◆ WRITTEN PROBLEM: Repeat the line that contains "in_row_45(place) bush(BORES[place], dished", the line that contains "imported = [obj", and all lines between them, exactly and with no other lines.
--- begin DATA PROVIDED ---
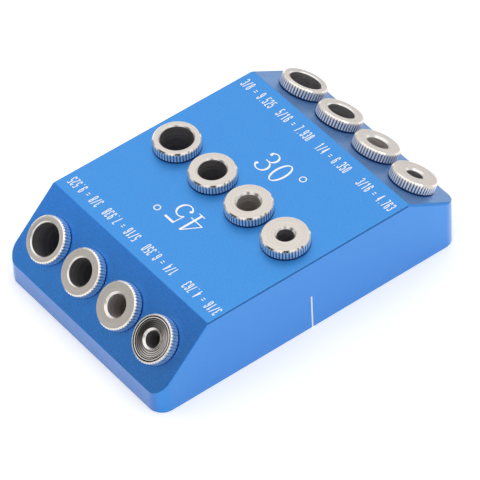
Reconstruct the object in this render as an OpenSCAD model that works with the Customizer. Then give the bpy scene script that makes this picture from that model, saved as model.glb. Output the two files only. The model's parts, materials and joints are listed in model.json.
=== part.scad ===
// Angled drill guide: one machined block and three rows of removable guide bushes.
// The rows guide a drill at 45 degrees, upright, and at 30 degrees from upright.
// X runs along the block towards the 30 degree end, Y across it towards the
// largest bushes, and Z up. The origin is the middle of the base.

/* [Block] */
// Length of the block along X
block_len = 104; // [100:0.5:120]
// Width of the block along Y
block_w = 70; // [68:0.5:90]
// Height of the top face above the base
block_h = 24.6; // [24:0.1:30]
// Radius of the four upright corners
corner_r = 4.5; // [2:0.25:6]
// Chamfer along the two long edges of the top face
top_chamfer = 0.3; // [0.1:0.05:0.6]

/* [Slopes] */
// How far the 45 degree slope reaches in from its end of the block
slope_45_run = 17.8; // [15:0.1:19]
// How far the 30 degree slope reaches in from its end of the block
slope_30_run = 17; // [15:0.1:20]
// Chamfer along the two side edges of the 45 degree slope
slope_45_chamfer = 0.2; // [0.1:0.05:0.6]
// Chamfer along the two side edges of the 30 degree slope
slope_30_chamfer = 0.6; // [0.1:0.05:1]

/* [Rows] */
// Distance between neighbouring bushes of a row
row_pitch = 16.2; // [15:0.1:17]
// Distance down the 45 degree slope from its top edge to its row
row_45_drop = 12.8; // [9:0.1:14]
// Distance down the 30 degree slope from its top edge to its row
row_30_drop = 10.5; // [9:0.1:12]

/* [Bores] */
// Bore of the largest bushes, for a 3/8 inch drill
bore_3_8 = 9.525; // [9:0.005:9.8]
// Bore of the second bushes, for a 5/16 inch drill
bore_5_16 = 7.938; // [7:0.005:8.5]
// Bore of the third bushes, for a 1/4 inch drill
bore_1_4 = 6.35; // [5.5:0.005:7]
// Bore of the smallest bushes, for a 3/16 inch drill
bore_3_16 = 4.763; // [4:0.005:5.5]

/* [Bushes] */
// Diameter of the knurled head
head_d = 13.8; // [13:0.1:15]
// Height of the head above the block
head_h = 3.2; // [2:0.1:4]
// Chamfer round the top edge of the head
head_chamfer = 0.4; // [0.2:0.05:0.6]
// Chamfer round the lower edge of the head
under_chamfer = 0.25; // [0.1:0.05:0.4]
// Number of knurl ridges round the head
knurl_count = 48; // [36:1:60]
// Depth of the knurl grooves
knurl_depth = 0.3; // [0.1:0.05:0.35]
// Diameter of the shank that fits the block
shank_d = 12; // [11.5:0.1:12.6]
// Length of the shank below the head
shank_len = 13; // [10:0.5:14]
// Chamfer round the tip of the shank
tip_chamfer = 0.5; // [0.2:0.1:0.8]
// Chamfer round each mouth of the bore
mouth_chamfer = 0.5; // [0.2:0.05:0.6]

/* [Dished bush] */
// Depth of the dish turned in one head face, at its outer side
dish_depth = 0.35; // [0.1:0.05:0.8]
// Extra depth of the dish where it meets its collar
dish_fall = 0.25; // [0.1:0.05:0.5]
// Width of the rim left round the dish
dish_rim_w = 0.75; // [0.6:0.05:1.2]
// Width of the collar left round the bore, outside its chamfer
collar_w = 0.3; // [0.1:0.05:1]

/* [Seats and fits] */
// Radial clearance of a shank in its seat
seat_fit = 0.05; // [0.01:0.01:0.1]
// Gap between the tip of a shank and the bottom of its seat
seat_end_gap = 0.5; // [0.2:0.1:1]
// Diameter of the hole that lets the drill out through the base
drill_hole_d = 10.6; // [10.2:0.1:11.2]

/* [Centre mark] */
// Width of the line cut in each long side, in line with the upright row
mark_w = 0.5; // [0.3:0.05:0.8]
// Height of the line above the base
mark_h = 11.9; // [6:0.1:16]
// Depth of the line
mark_depth = 0.15; // [0.1:0.05:0.3]

/* [Hidden] */
$fn = 96;
// Lean of each sloped face, which its row stands square to
lean_45 = 45;
lean_30 = 30;
// One bore for each place in a row, from +Y to -Y
BORES = [bore_3_8, bore_5_16, bore_1_4, bore_3_16];
last = len(BORES) - 1;
// Share of a knurl ridge's width that its flat crest takes
crest_share = 0.3;
// How far cuts run past the faces that they open
overrun = 1;
top_45_x = slope_45_run - block_len / 2;
top_30_x = block_len / 2 - slope_30_run;
// The upright row stands midway along the top face
row_90_x = (top_45_x + top_30_x) / 2;
head_r = head_d / 2;
shank_r = shank_d / 2;
seat_depth = shank_len + seat_end_gap;
// The tool that cuts a slope, and the drill holes, reach right through the block
cutter = block_len;

function place_y(place) = (last / 2 - place) * row_pitch;

// A point of the knurl outline, at a share of the turn
function around(radius, share) = radius * [cos(360 * share), sin(360 * share)];

// Children in the frame of the 45 degree row: seat plane at zero, axis upward
module in_row_45(place) {
    translate([top_45_x - row_45_drop * cos(lean_45), place_y(place), block_h - row_45_drop * sin(lean_45)])
        rotate([0, -lean_45, 0])
            children();
}

module in_row_90(place) {
    translate([row_90_x, place_y(place), block_h])
        children();
}

module in_row_30(place) {
    translate([top_30_x + row_30_drop * cos(lean_30), place_y(place), block_h - row_30_drop * sin(lean_30)])
        rotate([0, lean_30, 0])
            children();
}

// The block before its slopes are cut
module blank() {
    translate([-block_len / 2, corner_r - block_w / 2, 0])
        cube([block_len, block_w - 2 * corner_r, block_h]);
    translate([corner_r - block_len / 2, -block_w / 2, 0])
        cube([block_len - 2 * corner_r, block_w, block_h]);
    for (x = [-1, 1])
        for (y = [-1, 1])
            translate([x * (block_len / 2 - corner_r), y * (block_w / 2 - corner_r), 0])
                cylinder(h = block_h, r = corner_r);
}

// Children in the frame of a top or sloped face: its top edge along Y, its normal up
module on_face(edge_x, lean) {
    translate([edge_x, 0, block_h])
        rotate([0, lean, 0])
            children();
}

// The tool that takes away all that lies above a plane
module above() {
    translate([0, 0, cutter / 2])
        cube(cutter, center = true);
}

// Chamfers along the two side edges of a face
module side_chamfers(edge_x, lean, chamfer) {
    on_face(edge_x, lean)
        for (side = [-1, 1])
            translate([0, side * (block_w / 2 - chamfer), 0])
                rotate([-side * 45, 0, 0])
                    above();
}

// The seat of one bush, with the hole that lets the drill out below it
module bush_seat() {
    translate([0, 0, -seat_depth])
        cylinder(h = seat_depth + overrun, r = shank_r + seat_fit);
    translate([0, 0, -cutter / 2])
        cylinder(h = cutter / 2, d = drill_hole_d);
}

module centre_marks() {
    for (side = [-1, 1])
        translate([row_90_x - mark_w / 2, side * block_w / 2 - mark_depth, -overrun])
            cube([mark_w, 2 * mark_depth, mark_h + overrun]);
}

module block() {
    color("dodgerblue")
        difference() {
            blank();
            on_face(top_45_x, -lean_45) above();
            on_face(top_30_x, lean_30) above();
            side_chamfers(row_90_x, 0, top_chamfer);
            side_chamfers(top_45_x, -lean_45, slope_45_chamfer);
            side_chamfers(top_30_x, lean_30, slope_30_chamfer);
            centre_marks();
            for (place = [0 : last]) {
                in_row_45(place) bush_seat();
                in_row_90(place) bush_seat();
                in_row_30(place) bush_seat();
            }
        }
}

// Straight knurl: flat crests with a sharp groove between each two
module knurl_outline() {
    groove_r = head_r - knurl_depth;
    corners = [[head_r, -crest_share / 2], [head_r, crest_share / 2], [groove_r, 0.5]];
    polygon([
        for (ridge = [0 : knurl_count - 1])
            for (corner = corners)
                around(corner[0], (ridge + corner[1]) / knurl_count)
    ]);
}

// The knurled head, its upper and lower edges chamfered
module knurled_head() {
    intersection() {
        linear_extrude(height = head_h)
            knurl_outline();
        rotate_extrude()
            polygon([
                [0, 0],
                [head_r - under_chamfer, 0],
                [head_r, under_chamfer],
                [head_r, head_h - head_chamfer],
                [head_r - head_chamfer, head_h],
                [0, head_h]
            ]);
    }
}

module shank() {
    translate([0, 0, tip_chamfer - shank_len])
        cylinder(h = shank_len - tip_chamfer, r = shank_r);
    translate([0, 0, -shank_len])
        cylinder(h = tip_chamfer, r1 = shank_r - tip_chamfer, r2 = shank_r);
}

// The guide bore, with a chamfer at each mouth
module guide_bore(bore_d) {
    bore_r = bore_d / 2;
    wide_r = bore_r + mouth_chamfer;
    translate([0, 0, -shank_len - overrun])
        cylinder(h = shank_len + head_h + 2 * overrun, r = bore_r);
    translate([0, 0, head_h - mouth_chamfer])
        cylinder(h = mouth_chamfer, r1 = bore_r, r2 = wide_r);
    translate([0, 0, -shank_len])
        cylinder(h = mouth_chamfer, r1 = wide_r, r2 = bore_r);
}

// The shallow dish turned in a head face, between its rim and the collar round the bore
module face_dish(bore_d) {
    collar_r = bore_d / 2 + mouth_chamfer + collar_w;
    rim_r = head_r - dish_rim_w;
    rotate_extrude()
        polygon([
            [collar_r, head_h + overrun],
            [collar_r, head_h - dish_depth - dish_fall],
            [rim_r, head_h - dish_depth],
            [rim_r, head_h + overrun]
        ]);
}

// One bush: it screws in by its knurled head, whose underside seats on the block
module bush(bore_d, dished = false) {
    color("gainsboro")
        difference() {
            union() {
                knurled_head();
                shank();
            }
            guide_bore(bore_d);
            if (dished) face_dish(bore_d);
        }
}

module bush_45(place) {
    in_row_45(place) bush(BORES[place], dished = place == last);
}

module bush_90(place) {
    in_row_90(place) bush(BORES[place]);
}

module bush_30(place) {
    in_row_30(place) bush(BORES[place]);
}

block();
bush_45(0);  // bush_45_3_8
bush_45(1);  // bush_45_5_16
bush_45(2);  // bush_45_1_4
bush_45(3);  // bush_45_3_16
bush_90(0);  // bush_90_3_8
bush_90(1);  // bush_90_5_16
bush_90(2);  // bush_90_1_4
bush_90(3);  // bush_90_3_16
bush_30(0);  // bush_30_3_8
bush_30(1);  // bush_30_5_16
bush_30(2);  // bush_30_1_4
bush_30(3);  // bush_30_3_16
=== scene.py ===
"""The looks of an angled drill guide: a blue anodised block with twelve knurled steel bushes."""
import json
import math

import bmesh
import bpy
from mathutils import Matrix, Vector

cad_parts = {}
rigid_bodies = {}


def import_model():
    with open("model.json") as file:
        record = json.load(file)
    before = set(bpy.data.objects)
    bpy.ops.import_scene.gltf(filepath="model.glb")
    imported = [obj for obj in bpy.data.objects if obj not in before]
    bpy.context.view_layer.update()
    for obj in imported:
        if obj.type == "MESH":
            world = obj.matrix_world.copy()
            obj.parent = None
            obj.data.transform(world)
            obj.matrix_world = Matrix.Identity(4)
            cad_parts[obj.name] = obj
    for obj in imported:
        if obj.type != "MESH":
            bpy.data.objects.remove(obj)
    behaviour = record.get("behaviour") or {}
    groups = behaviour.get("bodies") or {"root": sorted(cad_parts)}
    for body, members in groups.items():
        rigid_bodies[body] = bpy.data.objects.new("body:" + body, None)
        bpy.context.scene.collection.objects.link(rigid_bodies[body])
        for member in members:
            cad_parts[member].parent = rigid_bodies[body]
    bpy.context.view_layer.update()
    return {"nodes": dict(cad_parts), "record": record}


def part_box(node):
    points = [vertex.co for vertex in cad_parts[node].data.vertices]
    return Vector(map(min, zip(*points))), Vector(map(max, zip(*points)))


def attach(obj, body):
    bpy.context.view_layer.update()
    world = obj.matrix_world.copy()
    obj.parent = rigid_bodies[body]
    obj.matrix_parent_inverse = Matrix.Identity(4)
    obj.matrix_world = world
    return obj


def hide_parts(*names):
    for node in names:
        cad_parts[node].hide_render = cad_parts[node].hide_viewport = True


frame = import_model()

MM = 0.001
FULL_TURN = 2 * math.pi
BLOCK = "block"
BLOCK_LOW, BLOCK_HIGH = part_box(BLOCK)
TOP_Z = BLOCK_HIGH.z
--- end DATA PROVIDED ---
◆ RESPONSE BELOW:
    in_row_45(place) bush(BORES[place], dished = place == last);
}

module bush_90(place) {
    in_row_90(place) bush(BORES[place]);
}

module bush_30(place) {
    in_row_30(place) bush(BORES[place]);
}

block();
bush_45(0);  // bush_45_3_8
bush_45(1);  // bush_45_5_16
bush_45(2);  // bush_45_1_4
bush_45(3);  // bush_45_3_16
bush_90(0);  // bush_90_3_8
bush_90(1);  // bush_90_5_16
bush_90(2);  // bush_90_1_4
bush_90(3);  // bush_90_3_16
bush_30(0);  // bush_30_3_8
bush_30(1);  // bush_30_5_16
bush_30(2);  // bush_30_1_4
bush_30(3);  // bush_30_3_16
=== scene.py ===
"""The looks of an angled drill guide: a blue anodised block with twelve knurled steel bushes."""
import json
import math

import bmesh
import bpy
from mathutils import Matrix, Vector

cad_parts = {}
rigid_bodies = {}


def import_model():
    with open("model.json") as file:
        record = json.load(file)
    before = set(bpy.data.objects)
    bpy.ops.import_scene.gltf(filepath="model.glb")
    imported = [obj for obj in bpy.data.objects if obj not in before]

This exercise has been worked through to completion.